# Supplied information:
····················

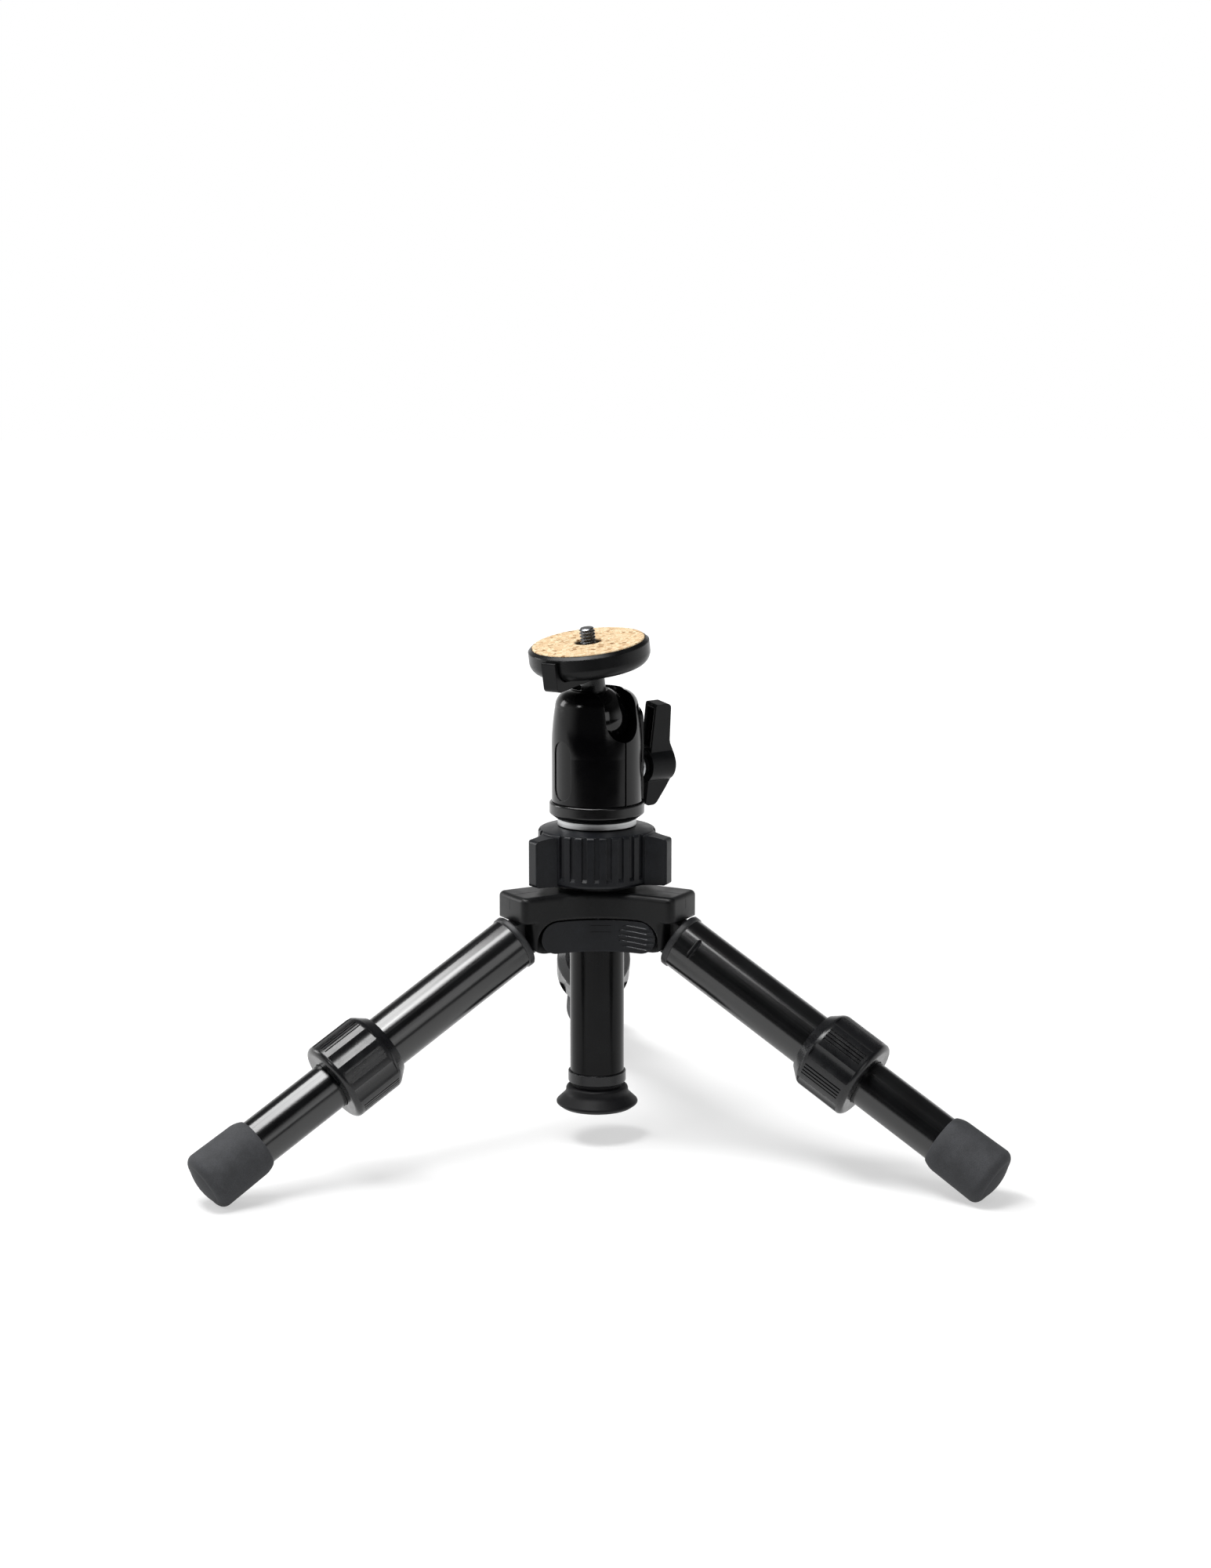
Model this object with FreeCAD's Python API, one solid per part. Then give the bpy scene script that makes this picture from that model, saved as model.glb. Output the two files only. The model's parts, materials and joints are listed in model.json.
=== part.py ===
import FreeCAD, Part
import os
from math import sin, cos, tan, radians, sqrt

# Mini tripod: three two-section legs on a hub, a sliding centre column and a small ball head.
# Millimetres, +Z up, floor at z = 0, column axis on the Z axis, camera side of the photo at -Y.

# Shared by every leg; the three stand at even steps about the column
leg_sides = ("rear", "left", "right")
rear_heading = 90.0
leg_slope = 30.0
pivot_radius = 28.0

# Leg lengths are counted from the hinge pin, along the leg
flange_start = 10.85
flange_thickness = 2.8
flange_radius = 11.45
flange_edge = 0.4
eye_radius = 9.0
tongue_width = 9.0
neck_half_height = 7.1
hinge_pin_radius = 2.5
hinge_pin_length = 13.0
pin_running_fit = 0.05
plug_length = 13.35
plug_bore_radius = 7.0
guide_groove_inner = 5.3
guide_groove_outer = 7.6
guide_groove_depth = 1.0

upper_tube_radius = 11.0
upper_tube_wall = 1.25
upper_tube_length = 78.35
tube_seat_gap = 0.05
crimp_from_flange = 7.6
crimp_tool_radius = 1.5
crimp_depth = 0.95
crimp_angle = 60.0

collar_overlap = 12.3
collar_length = 26.0
collar_radius = 16.35
collar_mouth_radius = 12.6
collar_shoulder_length = 4.6
collar_shoulder_round = 3.5
collar_end_round = 2.2
collar_running_fit = 0.1
collar_lip_length = 1.7
collar_lip_gap = 0.3
collar_flutes = 6
collar_flute_radius = 7.5
collar_flute_depth = 1.0
collar_line_count = 4
collar_line_pitch = 1.5
collar_line_width = 0.6
collar_line_depth = 0.5
collar_line_inset = 1.0
collar_turns = {"rear": 0.0, "left": 20.0, "right": 13.0}

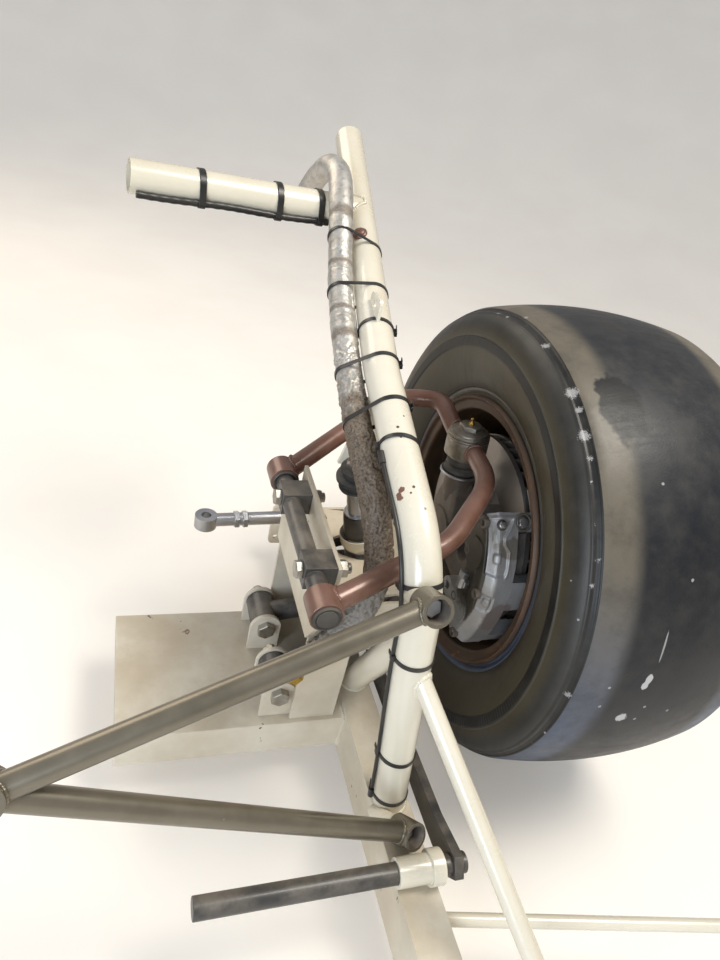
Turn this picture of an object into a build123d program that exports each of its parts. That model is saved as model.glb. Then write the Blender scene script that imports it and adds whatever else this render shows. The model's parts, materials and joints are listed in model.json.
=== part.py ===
"""Front left wheel corner of a stock car: frame rail and tubes, suspension, brake, wheel and tyre.

Millimetres, +Z up, +X outboard to the car's left, +Y to the car's rear. The origin is the centre of
the rear flange of the frame rail, where the front clip bolts to the rest of the frame. Most places
are given from the wheel's centre by from_wheel().
"""

import os
from math import cos, pi, radians, sin, tan

from build123d import *

os.makedirs("parts", exist_ok=True)

# Frame rail, a rectangular tube with a bolting flange at its rear end
rail_width = 50.8
rail_height = 76.2
rail_wall = 3.0
rail_length = 890.0
flange_thickness = 8.0
flange_width = 100.0
flange_height = 92.0
flange_bolt_x = 74.0
flange_bolt_z = 60.0
flange_bolt_radius = 5.5

# Wheel centre, measured from the flange
wheel_x = 298.0
wheel_y = -330.0
wheel_z = 250.0


def from_wheel(x, y, z):
    """Give a place measured from the wheel's centre in the part's own frame."""
    return Vector(x + wheel_x, y + wheel_y, z + wheel_z)


# Round tubes of the front clip
main_tube_outer = 44.45
main_tube_wall = 3.0
cross_tube_outer = 44.45
cross_tube_wall = 3.0
rail_brace_outer = 38.1
rail_brace_wall = 3.0
nose_strut_outer = 22.2
nose_strut_wall = 2.0
fender_bar_diameter = 15.9
brace_tube_outer = 25.4
brace_tube_wall = 2.1
weld_gap = 0.15

# Wheel and tyre
tyre_radius = 351.0
tyre_crown = 14.0
tyre_half_tread = 132.0
tyre_half_section = 159.0
tyre_bulge_radius = 291.0
tyre_sidewall = 9.0
tyre_tread_depth = 13.0
bead_radius = 190.2
bead_width = 22.0
rim_half_width = 127.0
rim_flange_radius = 208.0
rim_lip_width = 11.0
rim_wall = 4.0
drop_centre_depth = 21.0
drop_centre_start = 30.0
drop_centre_end = 74.0
disc_thickness = 6.0
disc_bulge = 34.0
disc_face_radius = 84.0
disc_bulge_radius = 104.0
vent_hole_radius = 12.0
vent_hole_circle = 124.0
vent_holes = 10
tyre_fit = 0.2
sidewall_flare = 19.0
shoulder_flare = 7.0

# Hub, studs and brake rotor, carried on the spindle; the wheel's mounting face is inboard of its centre
mount_x = -40.0
stud_circle_radius = 63.5
studs = 5
stud_radius = 7.9
stud_length = 44.0
lug_nut_flats = 25.4
lug_nut_height = 22.0
hub_flange_radius = 76.0
hub_flange_thickness = 12.0
hub_barrel_radius = 38.0
hub_nose_length = 34.0
grease_cap_length = 24.0
rotor_radius = 149.0
rotor_thickness = 32.0
rotor_plate = 8.0
rotor_inner_radius = 88.0
rotor_setback = 58.0
rotor_centre = mount_x - rotor_setback
rotor_vanes = 36
hat_face = 8.0
hat_wall = 6.0
hat_radius = 84.0

# Kingpin line through the two ball joints, measured from the wheel's centre
upper_ball = from_wheel(-163.0, 17.0, 136.0)
lower_ball = from_wheel(-150.0, -3.0, -122.0)
ball_radius = 15.0
ball_clearance = 0.3
stud_neck_radius = 9.5

# Upper arm
upper_arm_outer = 26.7
upper_arm_wall = 3.4
upper_ring_outer = 31.0
upper_ring_height = 30.0
upper_shaft_x = -435.0
upper_shaft_z = 96.0
upper_shaft_rear = 14.0
upper_shaft_front = -276.0
upper_shaft_radius = 12.0
upper_bushing_radius = 19.0
upper_bushing_length = 34.0

# Lower arm
lower_arm_outer = 31.8
lower_arm_wall = 3.4
lower_pivot_x = -424.0
lower_pivot_z = -176.0
lower_pivot_rear = 8.0
lower_pivot_front = -118.0
lower_bushing_radius = 21.0
lower_bushing_length = 54.0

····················

# To be done:
Extract the entries above verbatim.

# Correct result:
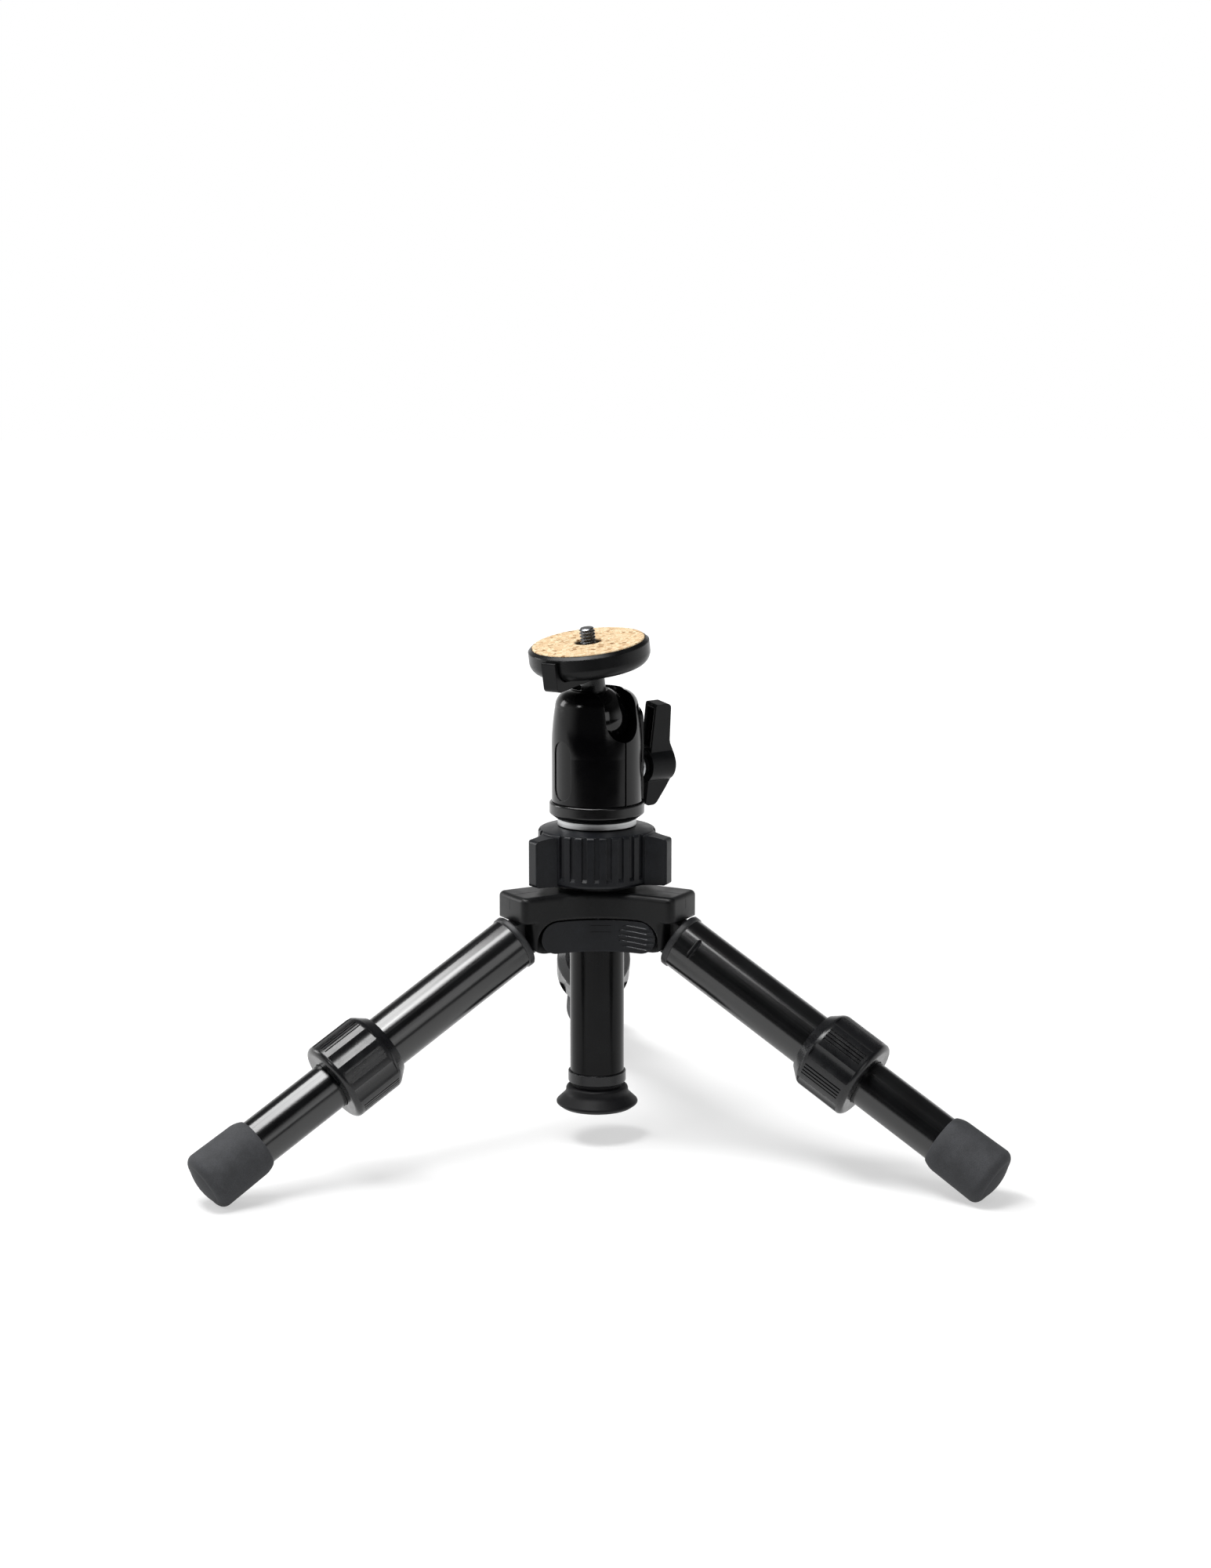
Model this object with FreeCAD's Python API, one solid per part. Then give the bpy scene script that makes this picture from that model, saved as model.glb. Output the two files only. The model's parts, materials and joints are listed in model.json.
=== part.py ===
import FreeCAD, Part
import os
from math import sin, cos, tan, radians, sqrt

# Mini tripod: three two-section legs on a hub, a sliding centre column and a small ball head.
# Millimetres, +Z up, floor at z = 0, column axis on the Z axis, camera side of the photo at -Y.

# Shared by every leg; the three stand at even steps about the column
leg_sides = ("rear", "left", "right")
rear_heading = 90.0
leg_slope = 30.0
pivot_radius = 28.0

# Leg lengths are counted from the hinge pin, along the leg
flange_start = 10.85
flange_thickness = 2.8
flange_radius = 11.45
flange_edge = 0.4
eye_radius = 9.0
tongue_width = 9.0
neck_half_height = 7.1
hinge_pin_radius = 2.5
hinge_pin_length = 13.0
pin_running_fit = 0.05
plug_length = 13.35
plug_bore_radius = 7.0
guide_groove_inner = 5.3
guide_groove_outer = 7.6
guide_groove_depth = 1.0

upper_tube_radius = 11.0
upper_tube_wall = 1.25
upper_tube_length = 78.35
tube_seat_gap = 0.05
crimp_from_flange = 7.6
crimp_tool_radius = 1.5
crimp_depth = 0.95
crimp_angle = 60.0

collar_overlap = 12.3
collar_length = 26.0
collar_radius = 16.35
collar_mouth_radius = 12.6
collar_shoulder_length = 4.6
collar_shoulder_round = 3.5
collar_end_round = 2.2
collar_running_fit = 0.1
collar_lip_length = 1.7
collar_lip_gap = 0.3
collar_flutes = 6
collar_flute_radius = 7.5
collar_flute_depth = 1.0
collar_line_count = 4
collar_line_pitch = 1.5
collar_line_width = 0.6
collar_line_depth = 0.5
collar_line_inset = 1.0
collar_turns = {"rear": 0.0, "left": 20.0, "right": 13.0}

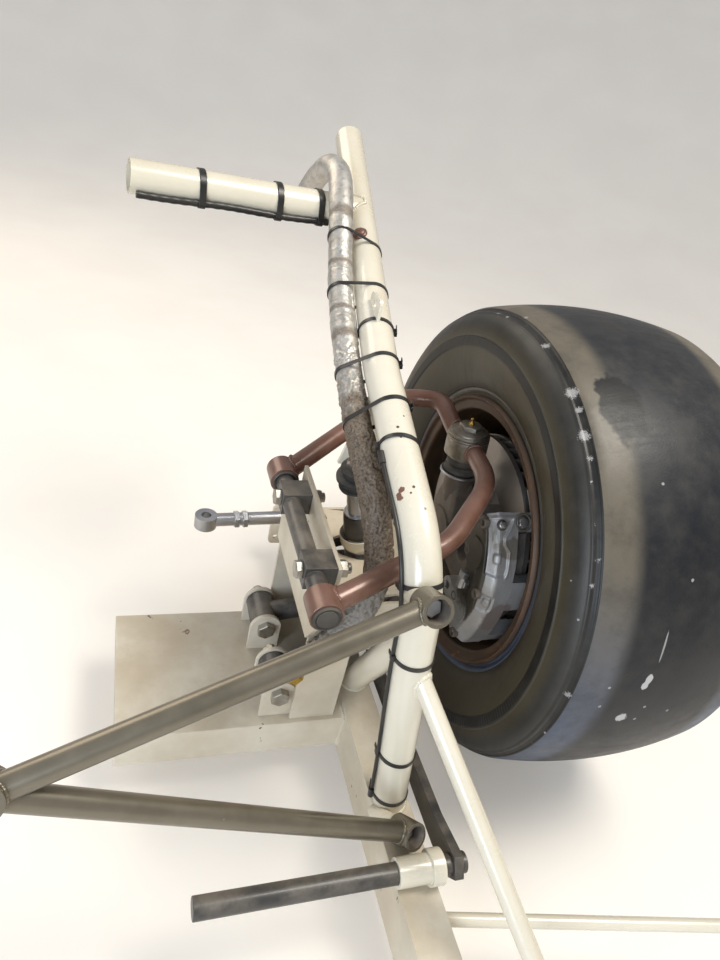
Turn this picture of an object into a build123d program that exports each of its parts. That model is saved as model.glb. Then write the Blender scene script that imports it and adds whatever else this render shows. The model's parts, materials and joints are listed in model.json.
=== part.py ===
"""Front left wheel corner of a stock car: frame rail and tubes, suspension, brake, wheel and tyre.

Millimetres, +Z up, +X outboard to the car's left, +Y to the car's rear. The origin is the centre of
the rear flange of the frame rail, where the front clip bolts to the rest of the frame. Most places
are given from the wheel's centre by from_wheel().
"""

import os
from math import cos, pi, radians, sin, tan

from build123d import *

os.makedirs("parts", exist_ok=True)

# Frame rail, a rectangular tube with a bolting flange at its rear end
rail_width = 50.8
rail_height = 76.2
rail_wall = 3.0
rail_length = 890.0
flange_thickness = 8.0
flange_width = 100.0
flange_height = 92.0
flange_bolt_x = 74.0
flange_bolt_z = 60.0
flange_bolt_radius = 5.5

# Wheel centre, measured from the flange
wheel_x = 298.0
wheel_y = -330.0
wheel_z = 250.0


def from_wheel(x, y, z):
    """Give a place measured from the wheel's centre in the part's own frame."""
    return Vector(x + wheel_x, y + wheel_y, z + wheel_z)


# Round tubes of the front clip
main_tube_outer = 44.45
main_tube_wall = 3.0
cross_tube_outer = 44.45
cross_tube_wall = 3.0
rail_brace_outer = 38.1
rail_brace_wall = 3.0
nose_strut_outer = 22.2
nose_strut_wall = 2.0
fender_bar_diameter = 15.9
brace_tube_outer = 25.4
brace_tube_wall = 2.1
weld_gap = 0.15

# Wheel and tyre
tyre_radius = 351.0
tyre_crown = 14.0
tyre_half_tread = 132.0
tyre_half_section = 159.0
tyre_bulge_radius = 291.0
tyre_sidewall = 9.0
tyre_tread_depth = 13.0
bead_radius = 190.2
bead_width = 22.0
rim_half_width = 127.0
rim_flange_radius = 208.0
rim_lip_width = 11.0
rim_wall = 4.0
drop_centre_depth = 21.0
drop_centre_start = 30.0
drop_centre_end = 74.0
disc_thickness = 6.0
disc_bulge = 34.0
disc_face_radius = 84.0
disc_bulge_radius = 104.0
vent_hole_radius = 12.0
vent_hole_circle = 124.0
vent_holes = 10
tyre_fit = 0.2
sidewall_flare = 19.0
shoulder_flare = 7.0

# Hub, studs and brake rotor, carried on the spindle; the wheel's mounting face is inboard of its centre
mount_x = -40.0
stud_circle_radius = 63.5
studs = 5
stud_radius = 7.9
stud_length = 44.0
lug_nut_flats = 25.4
lug_nut_height = 22.0
hub_flange_radius = 76.0
hub_flange_thickness = 12.0
hub_barrel_radius = 38.0
hub_nose_length = 34.0
grease_cap_length = 24.0
rotor_radius = 149.0
rotor_thickness = 32.0
rotor_plate = 8.0
rotor_inner_radius = 88.0
rotor_setback = 58.0
rotor_centre = mount_x - rotor_setback
rotor_vanes = 36
hat_face = 8.0
hat_wall = 6.0
hat_radius = 84.0

# Kingpin line through the two ball joints, measured from the wheel's centre
upper_ball = from_wheel(-163.0, 17.0, 136.0)
lower_ball = from_wheel(-150.0, -3.0, -122.0)
ball_radius = 15.0
ball_clearance = 0.3
stud_neck_radius = 9.5

# Upper arm
upper_arm_outer = 26.7
upper_arm_wall = 3.4
upper_ring_outer = 31.0
upper_ring_height = 30.0
upper_shaft_x = -435.0
upper_shaft_z = 96.0
upper_shaft_rear = 14.0
upper_shaft_front = -276.0
upper_shaft_radius = 12.0
upper_bushing_radius = 19.0
upper_bushing_length = 34.0

# Lower arm
lower_arm_outer = 31.8
lower_arm_wall = 3.4
lower_pivot_x = -424.0
lower_pivot_z = -176.0
lower_pivot_rear = 8.0
lower_pivot_front = -118.0
lower_bushing_radius = 21.0
lower_bushing_length = 54.0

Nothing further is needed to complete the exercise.